Wednesday, 13 January 2016
The National Weather Service Office at Huntsville has been a host to a number of GOES-R and JPSS Proving Ground products in forecast operations for several years thanks to a long-standing partnership with the NASA Short-term Prediction Research and Transition (SPoRT) Center. The North Alabama Lightning Mapping Array (NALMA) has provided total lightning data to the Huntsville NWS office nearly since the office's inception in spring 2003. While not exactly similar to future Geostationary Lightning Mapper (GLM) data due to arrive in NWS operations in 2016, the NALMA total lightning data have served as a conceptual proxy for the GLM. With the creation and subsequent delivery of satellite RGB products into AWIPS as early as 2011, forecasters have had several years to utilize, test and evaluate the efficacy of these products in the operational environment. Although the improved resolution and information provided with RGBs can be advantageous for certain operational forecast challenges, data latency and insufficient temporal resolution can be a deterrent for proper evaluation, especially in relatively data-rich locations such as the Southeast CONUS. Nevertheless, when evaluated fairly, while understanding data limitations and with regard to future capabilities, these products have demonstrated advantages particularly for fog and low stratus detection and forecasting in the Tennessee Valley region.

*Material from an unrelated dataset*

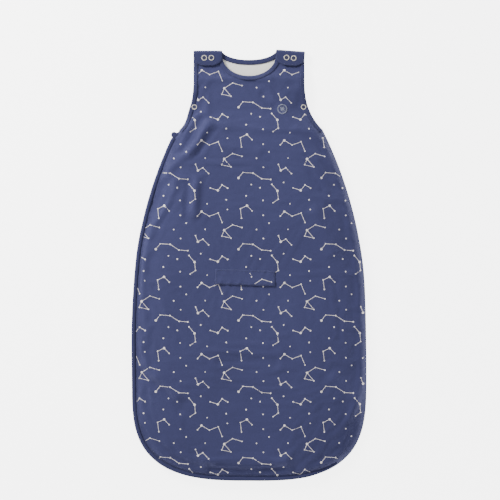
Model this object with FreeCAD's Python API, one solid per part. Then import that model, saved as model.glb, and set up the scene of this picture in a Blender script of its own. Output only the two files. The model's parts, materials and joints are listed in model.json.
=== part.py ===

In this presentation, several RGB and Proving Ground products will be presented, including but not limited to the Nighttime Microphysics, Daytime Microphysics and Day-Night Band RGBs, and their specific use for fog and low stratus detection will be discussed. Additionally, the recent operational use of flash extent density data derived by the NALMA, which serve as a better proxy than source density data traditionally used in operations, will be described and discussed.